Während die fünf Berufsbildungsländer Schweiz, Deutschland, Österreich, Niederlande und Dänemark im ersten Quartal 2014 eine durchschnittliche Jugendarbeitslosenquote von 9 Prozent verzeichneten, lag sie im Durchschnitt aller 28 EU-Mitgliedsländer bei 23 Prozent – also zweieinhalb Mal höher! Die Schweiz figurierte mit rund 7 Prozent als das Land mit der tiefsten Erwerbslosenquote unter den Jugendlichen.
In der ► Grafik 1.2 zeigen wir nur die wirtschaftlich vergleichbaren Industrieländer Westeuropas. Dabei verwenden wir zwei unterschiedliche Messgrössen für die Jugendarbeitslosigkeit für das Jahr 2012: Sie unterscheiden sich durch unterschiedliche Definitionen der Erwerbsbevölkerung. 4, 5
Bei den Schweizer Zahlen zur Jugenderwerbslosenquote von rund 6 bis 8 Prozent sind alle vorübergehend nicht Erwerbstätigen mitgerechnet. Allerdings liegt die Quote der registrierten arbeitslosen Jugendlichen, die Arbeitslosengeld beziehen, nur gerade bei 3 bis 4 Prozent der Erwerbstätigen 6. In der Schweiz schwanken die Zahlen der erwerbslosen Jugendlichen stark saisonal. Sie liegen jeweils im 3. Quartal des Jahres (Septemberzahlen) wegen der Schul- und Lehrabgänger und der Militärdienstrückkehrer bedeutend höher und fallen dann wieder zurück, sobald die Stellensuchenden in den Arbeitsmarkt zurückgekehrt sind. 7
Die gleiche Diskrepanz zwischen den Berufsbildungs- und Nichtberufsbildungsländern zeigt sich auch bei der Arbeitslosigkeit der erwachsenen Bevölkerung über 25 Jahren, die in ► Grafik 1.3 für die vergleichbaren Volkswirtschaften in Westeuropa abgebildet wird.

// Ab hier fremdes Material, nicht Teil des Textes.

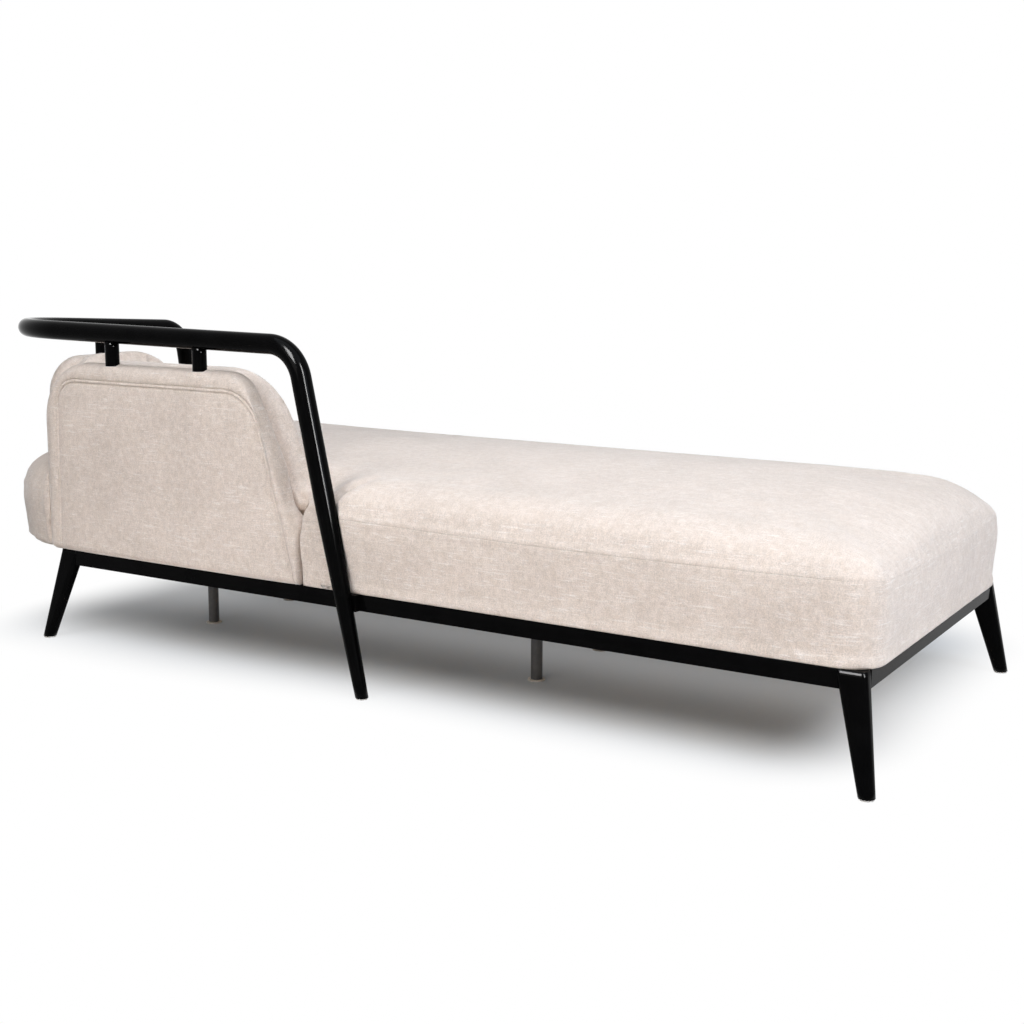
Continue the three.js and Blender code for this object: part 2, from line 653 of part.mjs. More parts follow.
// Pads in front of the shells, shaped below to the crown of the seat
const padBottomZ = seamZ - padBuriedDepth;
const nearPadCorners = panelCorners(nearShellHeadX + padHeadInset, nearShellFootX + padFootReach,
  nearShellTopZ + nearPadRise, nearPadHeadRadius, nearPadFootRadius, padBottomZ, padEdgeRounding);
const headPadCorners = panelCorners(-headShellNearY - padHeadInset, -headShellFarY - headPadFarReach,
  headShellTopZ + headPadRise, headPadNearRadius, headPadFarRadius, padBottomZ, padEdgeRounding);
const pads = {
  near_back_pad: [nearPadCorners, planeMatrix(nearPlane, 0, nearShellY + fitGap)],
  head_back_pad: [headPadCorners, planeMatrix(headPlane, headShellX + fitGap, 0)],
};
const flip = new THREE.Matrix4().makeScale(1, 1, -1);
const seatLifted = toSolid(loft(seatRings)).translate([0, 0, fitGap]);
Object.entries(pads).forEach(([name, [corners, matrix]]) => {
  const body = slab(corners, padThickness, padEdgeRounding, shellInnerRounding, padCrown, shellBorderWidth,
    shellInnerRounding);
  const mirrored = body.applyMatrix4(flip);
  const order = mirrored.index.array;
  for (let i = 0; i < order.length; i += 3) {
    const kept = order[i];
    order[i] = order[i + 1];
    order[i + 1] = kept;
  }
  addPiece(name, toGeometry(toSolid(mirrored, matrix).subtract(seatLifted)), linen);
});

// The object's origin is the middle of its box on the floor
const bounds = new THREE.Box3().setFromObject(chaise);
const middle = bounds.getCenter(new THREE.Vector3());
chaise.position.set(-middle.x, -middle.y, -bounds.min.z);

const root = new THREE.Group();
root.name = 'chaise_longue';
root.add(chaise);
root.updateMatrixWorld(true);

export default root;
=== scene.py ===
"""Looks of the chaise longue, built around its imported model.

Metres, +Z up. The head end with its two back panels is at -X, the foot end at +X, and the near side at -Y.
Sizes and places of the object are in millimetres in the plan of its frame, and place() turns them into the
model's metres. Lamps and the numbers inside materials are in metres.
"""
import math

import bmesh
import bpy
import numpy as np
from mathutils import Matrix, Vector
from mathutils.bvhtree import BVHTree


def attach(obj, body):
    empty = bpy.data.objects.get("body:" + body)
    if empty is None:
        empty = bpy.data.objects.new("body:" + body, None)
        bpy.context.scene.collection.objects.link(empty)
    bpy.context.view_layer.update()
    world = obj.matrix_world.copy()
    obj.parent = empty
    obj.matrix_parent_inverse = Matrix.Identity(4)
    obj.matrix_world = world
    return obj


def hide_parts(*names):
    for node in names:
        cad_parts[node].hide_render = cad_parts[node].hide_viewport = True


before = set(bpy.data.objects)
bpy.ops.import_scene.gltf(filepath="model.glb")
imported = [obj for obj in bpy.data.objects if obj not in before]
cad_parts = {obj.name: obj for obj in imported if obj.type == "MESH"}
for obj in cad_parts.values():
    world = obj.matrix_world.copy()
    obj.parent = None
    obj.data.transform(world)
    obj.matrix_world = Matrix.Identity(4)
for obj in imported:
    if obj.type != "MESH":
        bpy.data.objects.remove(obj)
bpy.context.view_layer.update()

MM = 0.001
# the plan has its origin in the middle of the frame, the model in the middle of the whole part
PLAN_SHIFT = 145.34
GLIDE_TOP = 3.0

# Frame and seat
HALF_LENGTH, HALF_WIDTH, RAIL_TOP = 927.5, 405.5, 200.0
SEAT_HEAD, SEAT_FOOT = -1199.0, 939.5
LOBE_RADIUS, CORNER_RADIUS = 255.0, 62.0
BOXING_HEIGHT = 164.0
SHOULDER_WIDTH, FOOT_SHOULDER_WIDTH = 90.0, 150.0
SHOULDER_HEIGHT, CROWN_HEIGHT = 58.0, 12.0
WALL_BULGE = 7.0
CROWN_MARGIN = 22.0
SEAT_EDGE_STEPS, SEAT_ARC_STEPS, SEAT_LEAST_RADIUS = [110, 42, 110, 22], 22, 12.0
DECK_TOP = RAIL_TOP + 12.8
DECK_HEAD, DECK_FOOT, DECK_SIDE_MARGIN = -1114.0, 904.0, 24.0

# Droop of the seat's top at its corners: depth, and the reach over which it fades
DROOP_REACH, NEAR_DROOP, FAR_DROOP = 420.0, 18.0, 6.0
FAR_CORNER_DROOP, FAR_CORNER_REACH = 16.0, (20.0, 190.0)
LOBE_DROOP, LOBE_DROOP_REACH = 28.0, 620.0
# beside the near panel's foot edge the cover is pulled down: depth, and where it starts and ends
PULL_DEPTH = 42.0
PULL_START_X, PULL_END_X, PULL_Y, PULL_Z = (-420.0, -260.0), (-226.0, -140.0), (-372.0, -270.0), (270.0, 352.0)
# crease on the top where the near pad presses the seat: x, y and share of the depth
CREASE_DEPTH, CREASE_WIDTH = 19.0, 14.0
CREASE = [(-172, -402, 0.8), (-163, -387, 1.0), (-152, -373, 1.0), (-140, -360, 0.85), (-130, -346, 0.6),
          (-117, -325, 0.25), (-104, -303, 0.0)]

# Back panels: each outline lies in its own plane, upright on one side and leaning above a knee on the other
NEAR_PLANE_Y, HEAD_PLANE_X = -357.8, -1158.3
PANEL_FOOT, PAD_FOOT = 170.0, 334.0
LEAN_PER_RISE = 0.448
KNEE_HEIGHT, KNEE_RADIUS = 350.0, 60.0
SHELL_THICKNESS, SHELL_INNER_ROUNDING = 55.0, 28.0
PAD_THICKNESS, PAD_ROUNDING, PAD_BACK_ROUNDING, PAD_SEAM_DEPTH = 76.0, 26.0, 36.0, 50.0

# Handrail, from the near foot round the head corner to the head foot
TUBE_RADIUS, TUBE_FOOT_RADIUS, TAPER_LENGTH = 20.5, 12.5, 405.0
NEAR_FOOT, NEAR_TOP = (-64.5, -433.4, GLIDE_TOP), (-245.5, -395.8, 678.3)
HEAD_CORNER = (-1188.2, -395.8, 690.47)
HEAD_TOP, HEAD_FOOT = (-1188.2, 265.4, 657.41), (-1238.2, 420.0, GLIDE_TOP)
ELBOW_RADIUS, CORNER_BEND_RADIUS = 85.0, 280.0
POST_RADIUS, POST_CLEARANCE = 15.0, 0.3
NEAR_POSTS_X, HEAD_POST_Y = (-750.0, -499.0), -17.0
NEAR_POST_FOOT, HEAD_POST_FOOT = 596.2, 580.2
NEAR_POST_COVER, HEAD_POST_COVER = 616.0, 602.5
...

Die fünf Länder, die ein duales Berufsbildungssystem kennen, praktizieren es allerdings mit unterschiedlicher Ausprägung. Stark verwurzelt ist es in den deutschsprachigen Ländern, am stärksten in der Schweiz (unter Einbezug Liechtensteins), aber auch in Deutschland und in Österreich. Etwas weniger stark verbreitet kennt man das duale Bildungssystem auch in den Niederlanden und in Dänemark.

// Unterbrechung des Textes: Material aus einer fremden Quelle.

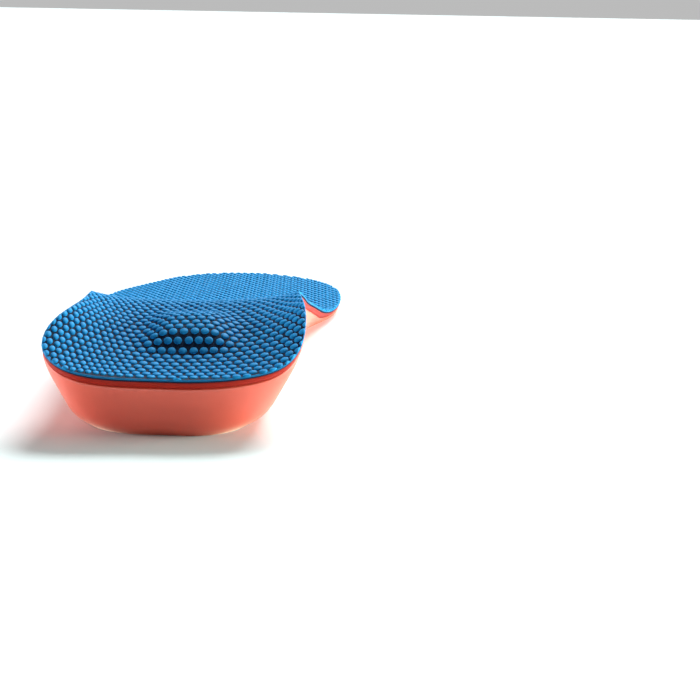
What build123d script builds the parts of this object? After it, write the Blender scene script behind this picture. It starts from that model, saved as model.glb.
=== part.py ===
from build123d import *
import os

# A cushioned insole for a left foot, seen in its own frame: +Y runs from the heel to the toe, +X is the
# medial (arch) side and z = 0 is the floor it rests on. Heights are above that floor, and a "station" is
# a distance from the heel's back edge. All lengths are millimetres.

# ---- driving dimensions ----
LENGTH = 262.0  # heel's back edge to the toe
ORIGIN_X, ORIGIN_STATION = 0.9, 131.2  # the middle of the insole, which is the frame's origin

COVER_THICK = 0.9  # fabric cover
CUSHION_THICK = 1.8  # thin cushion foam under the cover

FORE_TOP = 4.2  # top of the insole at the forefoot
HEEL_BACK_TOP = 17.7  # top at the heel's back edge
HEEL_CREST_TOP = 28.4  # highest point of the centreline, just before the arch
MEDIAL_FLANGE_TOP, LATERAL_FLANGE_TOP = 32.8, 34.6  # flanges beside the heel
FLANGE_BACK_TOP = 20.4  # height that the flanges start from, at the heel's back corners
FLANGE_FULL = 37.0  # station where they have their full height
CREST_STATION = 58.0  # where the centreline is highest
SLOPE_START = 50.0  # where the long slope to the forefoot begins
SLOPE_RUN = 115.0  # its length
MEDIAL_SLOPE_START, MEDIAL_SLOPE_RUN = 55.0, 120.0  # where the arch side's flange comes down
LATERAL_SLOPE_START, LATERAL_SLOPE_RUN = 49.0, 82.0  # and the outer side's

MEDIAL_HALF_WIDTH, LATERAL_HALF_WIDTH = 34.0, 32.0  # half widths over which the top curls up
CURL_SHARE = 0.3  # share of the curl that is in the steep outer part

PAD_X = 2.3  # middle of the raised heel pad, across
PAD_PEAK_STATION = 27.5  # its highest point, which is nearer its back end
PAD_BACK_LENGTH, PAD_FRONT_LENGTH = 8.0, 20.0  # from the peak to its two ends
PAD_HALF_WIDTH = 15.2
PAD_RISE = 4.3
PAD_PLATEAU = 0.30  # share of the pad that is flat on top
PAD_FLOOR = 15.0  # height of the floor of the pocket that the pad sits in

WALL_HEIGHT = 26.0  # height at which the heel's wall reaches its full width
WALL_POWER = 1.20  # how rounded the wall is, where 1 is straight
BASE_ROUND, BASE_ROUND_HEIGHT = 0.20, 4.0  # extra rounding of the heel's lower edge
LATERAL_LEAN = 7.7  # how far the outer flange leans inwards at HULL_TOP
LEAN_START = 19.0  # height at which it starts to lean
LEAN_FULL = 38.0  # station where it leans the most
LEAN_END, LEAN_RUN = 140.0, 60.0  # the lean fades out over this run, ending at this station
HULL_TOP = 36.0  # height of the blank that the pieces are cut from

# Plan outlines at the rim and at the base, as (x, station) anticlockwise from the back
RIM_OUTLINE = [
    (0.0, 0.4),
    (19.0, 2.2),
    (30.6, 8.0),
    (34.4, 23.0),
    (32.5, 57.0),
    (34.2, 100.0),
    (38.1, 143.0),
    (40.8, 160.0),
    (43.6, 176.0),
    (47.4, 203.0),
    (43.4, 233.0),
    (29.5, 252.5),
    (9.0, 261.5),
    (-13.0, 254.0),
    (-29.5, 232.0),
    (-42.0, 204.5),
    (-46.0, 175.0),
    (-43.5, 138.0),
    (-37.2, 97.0),
    (-35.4, 55.0),
    (-36.9, 22.0),
    (-36.3, 9.5),
    (-29.5, 2.2),
    (-17.5, 0.0),
]
BASE_OUTLINE = [
    (0.5, 11.6),
    (12.0, 14.5),
    (16.5, 21.0),
    (19.5, 36.0),
    (23.5, 64.0),
    (28.0, 102.0),
    (30.5, 143.0),
    (33.8, 163.0),
    (39.8, 177.0),
    (46.2, 204.0),
    (42.6, 232.5),
    (29.0, 251.7),
    (8.8, 260.5),
    (-12.6, 253.2),
    (-29.8, 232.0),
    (-41.6, 204.7),
    (-44.6, 175.0),
    (-40.5, 138.5),
    (-32.0, 96.0),
    (-27.5, 62.0),
    (-27.5, 36.0),
    (-24.0, 22.0),
    (-18.0, 15.3),
    (-8.5, 12.2),
]
OUTLINE_SPANS = 8  # edges that the closed outline is cut into, so that no face of the blank is too long

SECTION_HEIGHTS = [0.0, 1.5, 4.5, 10.0, 17.0, 24.0, 30.0, HULL_TOP]

# Grid of the top surface, which reaches a little past the outline: fine over the heel, coarse beyond it.
GRID_HALF_WIDTH = 54.0
GRID_COLUMNS = 22
GRID_MARGIN = 8.0
GRID_FINE_END = 76.0
GRID_FINE_ROWS = 28
GRID_COARSE_ROWS = 11


def ramp(t):
    """Rises smoothly from 0 to 1 while t goes from 0 to 1."""
    t = min(1.0, max(0.0, t))
    return t * t * (3 - 2 * t)


def centre_height(station):
    """Height of the top surface along the middle of the insole."""
    heel = HEEL_BACK_TOP + (HEEL_CREST_TOP - HEEL_BACK_TOP) * ramp(station / CREST_STATION)
    return FORE_TOP + (heel - FORE_TOP) * (1 - ramp((station - SLOPE_START) / SLOPE_RUN))


def flange_height(x, station):
    """Height of the top surface at the edge of the insole on the side that x is on."""
    full_top = MEDIAL_FLANGE_TOP if x > 0 else LATERAL_FLANGE_TOP
    slope_start = MEDIAL_SLOPE_START if x > 0 else LATERAL_SLOPE_START
    slope_run = MEDIAL_SLOPE_RUN if x > 0 else LATERAL_SLOPE_RUN
    rise = ramp(station / FLANGE_FULL)
    top = FLANGE_BACK_TOP + (full_top - FLANGE_BACK_TOP) * rise
    along = min(1.0, max(0.0, (station - slope_start) / slope_run))
    return FORE_TOP + (top - FORE_TOP) * (1 - 0.7 * along - 0.3 * ramp(along))


def pad_height(x, station):
    """Height that the heel pad adds to the top surface."""
    length = PAD_BACK_LENGTH if station < PAD_PEAK_STATION else PAD_FRONT_LENGTH
    across = abs(x - PAD_X) / PAD_HALF_WIDTH
    along = abs(station - PAD_PEAK_STATION) / length
    distance = (across**4 + along**4) ** (1 / 4)
    return PAD_RISE * (1 - ramp((distance - PAD_PLATEAU) / (1 - PAD_PLATEAU)))


def top_height(x, station):
    """Height of the finished top surface."""
    centre = centre_height(station)
    across = min(1.05, max(x / MEDIAL_HALF_WIDTH, -x / LATERAL_HALF_WIDTH))
    curl = (1 - CURL_SHARE) * across**2 + CURL_SHARE * across**6
    return centre + (flange_height(x, station) - centre) * curl + pad_height(x, station)


def grid_stations():
    """Stations of the rows of the top surface's grid."""
    fine = [-GRID_MARGIN + (GRID_FINE_END + GRID_MARGIN) * i / GRID_FINE_ROWS for i in range(GRID_FINE_ROWS)]
    rest = LENGTH + GRID_MARGIN - GRID_FINE_END
    return fine + [GRID_FINE_END + rest * i / GRID_COARSE_ROWS for i in range(GRID_COARSE_ROWS + 1)]


def grid_positions():
    """Positions across of the columns of the grid, closer together in the middle."""
    shares = [2 * i / GRID_COLUMNS - 1 for i in range(GRID_COLUMNS + 1)]
    return [GRID_HALF_WIDTH * (0.75 * share + 0.25 * share**3) for share in shares]


def top_surface():
    """The top surface as one smooth face, wider than the insole."""
    points = []
    stations = grid_stations()
    for x in grid_positions():
        column = [(x - ORIGIN_X, station - ORIGIN_STATION, top_height(x, station)) for station in stations]
        points.append([Vector(*point) for point in column])
    return Face.make_surface_from_array_of_points(points, tol=0.1, min_deg=3)


def section_points(height):
    """The outline at a height: drawn in towards the base, and leaning in at the outer flange."""
    points = []
    for (x, station), (base_x, base_station) in zip(RIM_OUTLINE, BASE_OUTLINE):
        wall = min(WALL_HEIGHT, flange_height(x, station))
        bottom = max(0.0, 1 - height / BASE_ROUND_HEIGHT) ** 2
        drawn_in = (1 - BASE_ROUND) * max(0.0, 1 - height / wall) ** WALL_POWER + BASE_ROUND * bottom
        rise = ramp((height - LEAN_START) / (HULL_TOP - LEAN_START))
        fade = ramp((LEAN_END - station) / LEAN_RUN) * ramp(station / LEAN_FULL)
        lean = LATERAL_LEAN * rise * fade * ramp(-x / LATERAL_HALF_WIDTH)
        x_here = x + (base_x - x) * drawn_in + lean
        station_here = station + (base_station - station) * drawn_in
        points.append((x_here - ORIGIN_X, station_here - ORIGIN_STATION))
    return points


# ---- blank: the outer shape before its top is cut, wide at the rim and drawn in to a flat base ----
with BuildPart() as blank:
    for height in SECTION_HEIGHTS:
        with BuildSketch(Plane.XY.offset(height)):
            with BuildLine():
                outline = Spline(*section_points(height), periodic=True, mode=Mode.PRIVATE)
                for i in range(OUTLINE_SPANS):
                    add(outline.trim(i / OUTLINE_SPANS, (i + 1) / OUTLINE_SPANS))
            make_face()
    loft(clean=False)

# ---- the blank under the top surface, cut again at the underside of each layer ----
top_face = top_surface()
cover_underside = top_face.translate((0, 0, -COVER_THICK))
cushion_underside = cover_underside.translate((0, 0, -CUSHION_THICK))

with BuildPart() as trimmed_blank:
    add(blank.part)
    split(bisect_by=top_face, keep=Keep.BOTTOM)

# ---- top cover: fabric skin over the whole top ----
with BuildPart() as top_cover:
    add(trimmed_blank.part)
    split(bisect_by=cover_underside, keep=Keep.TOP)

with BuildPart() as foam_blank:
    add(trimmed_blank.part)
    split(bisect_by=cover_underside, keep=Keep.BOTTOM)

# ---- cushion layer: thin full-length foam between the body and the cover ----
with BuildPart() as cushion_layer:
    add(foam_blank.part)
    split(bisect_by=cushion_underside, keep=Keep.TOP)

# ---- outline of the heel pad, from the floor of its pocket upwards ----
pad_middle = PAD_PEAK_STATION + (PAD_FRONT_LENGTH - PAD_BACK_LENGTH) / 2 - ORIGIN_STATION
pad_half_length = (PAD_BACK_LENGTH + PAD_FRONT_LENGTH) / 2

with BuildSketch(Plane.XY.offset(PAD_FLOOR)) as pad_outline:
    with Locations((PAD_X - ORIGIN_X, pad_middle)):
        Ellipse(PAD_HALF_WIDTH, pad_half_length)

# ---- foam body: moulded foam below the cushion layer, with a pocket for the pad ----
with BuildPart() as foam_body:
    add(foam_blank.part)
    split(bisect_by=cushion_underside, keep=Keep.BOTTOM)
    extrude(pad_outline.sketch, amount=HULL_TOP, mode=Mode.SUBTRACT)

# ---- heel pad: oval of softer foam that fills the pocket and lifts the layers above it ----
with BuildPart() as heel_pad:
    extrude(pad_outline.sketch, amount=HULL_TOP)
    split(bisect_by=cushion_underside, keep=Keep.BOTTOM)

foam_body.part.label = "foam_body"
heel_pad.part.label = "heel_pad"
cushion_layer.part.label = "cushion_layer"
top_cover.part.label = "top_cover"

os.makedirs("parts", exist_ok=True)
export_step(foam_body.part, "parts/foam_body.step")
export_step(heel_pad.part, "parts/heel_pad.step")
export_step(cushion_layer.part, "parts/cushion_layer.step")
export_step(top_cover.part, "parts/top_cover.step")
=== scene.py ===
import math

import bmesh
import bpy
import numpy as np
from mathutils import Matrix, Vector
from mathutils.bvhtree import BVHTree


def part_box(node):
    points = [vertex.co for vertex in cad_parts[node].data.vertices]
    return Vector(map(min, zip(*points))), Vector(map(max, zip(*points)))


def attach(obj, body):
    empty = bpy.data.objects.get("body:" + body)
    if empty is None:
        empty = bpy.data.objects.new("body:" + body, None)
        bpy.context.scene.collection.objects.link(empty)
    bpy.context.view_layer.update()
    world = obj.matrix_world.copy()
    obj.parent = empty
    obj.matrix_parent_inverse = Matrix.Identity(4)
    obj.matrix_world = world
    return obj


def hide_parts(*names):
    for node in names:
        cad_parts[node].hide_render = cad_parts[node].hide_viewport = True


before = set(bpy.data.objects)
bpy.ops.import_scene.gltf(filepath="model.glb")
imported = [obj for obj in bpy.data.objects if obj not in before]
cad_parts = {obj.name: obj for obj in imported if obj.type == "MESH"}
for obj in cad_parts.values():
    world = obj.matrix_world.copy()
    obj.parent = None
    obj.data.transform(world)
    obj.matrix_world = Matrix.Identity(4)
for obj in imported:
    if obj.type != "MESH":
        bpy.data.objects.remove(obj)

# A cushioned insole for a left foot. The CAD solids give every size: this script samples them and builds
# each piece again at full detail, with its own edge and its own material.

MM = 0.001
bpy.context.view_layer.update()
COVER_LOW, COVER_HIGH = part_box("top_cover")
PAD_LOW, PAD_HIGH = (np.array(corner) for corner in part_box("heel_pad"))
HEEL_BACK = COVER_LOW[1]
TOE_FRONT = COVER_HIGH[1]
SKY = 0.2  # height that the rays pointing down start from
DOWN = Vector((0, 0, -1))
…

Die vergleichbaren Länder Westeuropas, die in den ► Grafiken 1.1, 1.2 und 1.3 blau aufgeführt sind, kennen hingegen keine formale betriebliche Berufslehre. Skandinavische Länder wie Schweden und Finnland legen zwar grossen Wert auf qualifizierte technische Ausbildungen und erreichen industriepolitisch und innovationsmässig eine exzellente Position – wir zeigen dies später in Kapitel 2. Aber die Berufsbildung in Schweden und Finnland findet vorwiegend in staatlichen Berufsschulen statt. Bezüglich der Arbeitsmarktintegration stehen sie mit mehr als doppelt so hohen Jugendarbeitslosenquoten deutlich schlechter da. Norwegen nimmt als Erdöl- und Fischereiland eine Sonderstellung ein, die nicht vergleichbar ist. Auch osteuropäische Industriestaaten, etwa die Tschechische Republik, kennen technische Fachschulen und Elemente einer qualifizierenden Berufsausbildung. Wir stellen in diesem Buch indes keine Vergleiche mit Osteuropa an, weil dessen historische Entwicklung und der Stand der Wirtschaft nicht mit Westeuropa vergleichbar sind.
Soziale Illusion bezüglich hoher Maturitätsquoten
In Ländern ohne formales Berufsbildungssystem erfolgt die nachobligatorische Bildungsstufe im Alter zwischen 15 und 19 Jahren (sogenannte Sekundarstufe II) viel häufiger an den Mittelschulen oder an Gymnasien. Diese Länder kennen folglich einen höheren prozentualen Anteil an Jugendlichen, die einen maturitätsähnlichen Abschluss vorweisen (► Grafik 1.4 ). Als Vergleichsgrösse dient die Maturitäts- oder Hochschulzulassungsquote. In der Schweiz bezeichnet man den Abschluss als Maturität (aufgeteilt in gymnasiale Maturität, Berufsmaturität und Fachmaturität), in Deutschland als Abitur, in Frankreich als baccalauréat, in England als GCE A-Level.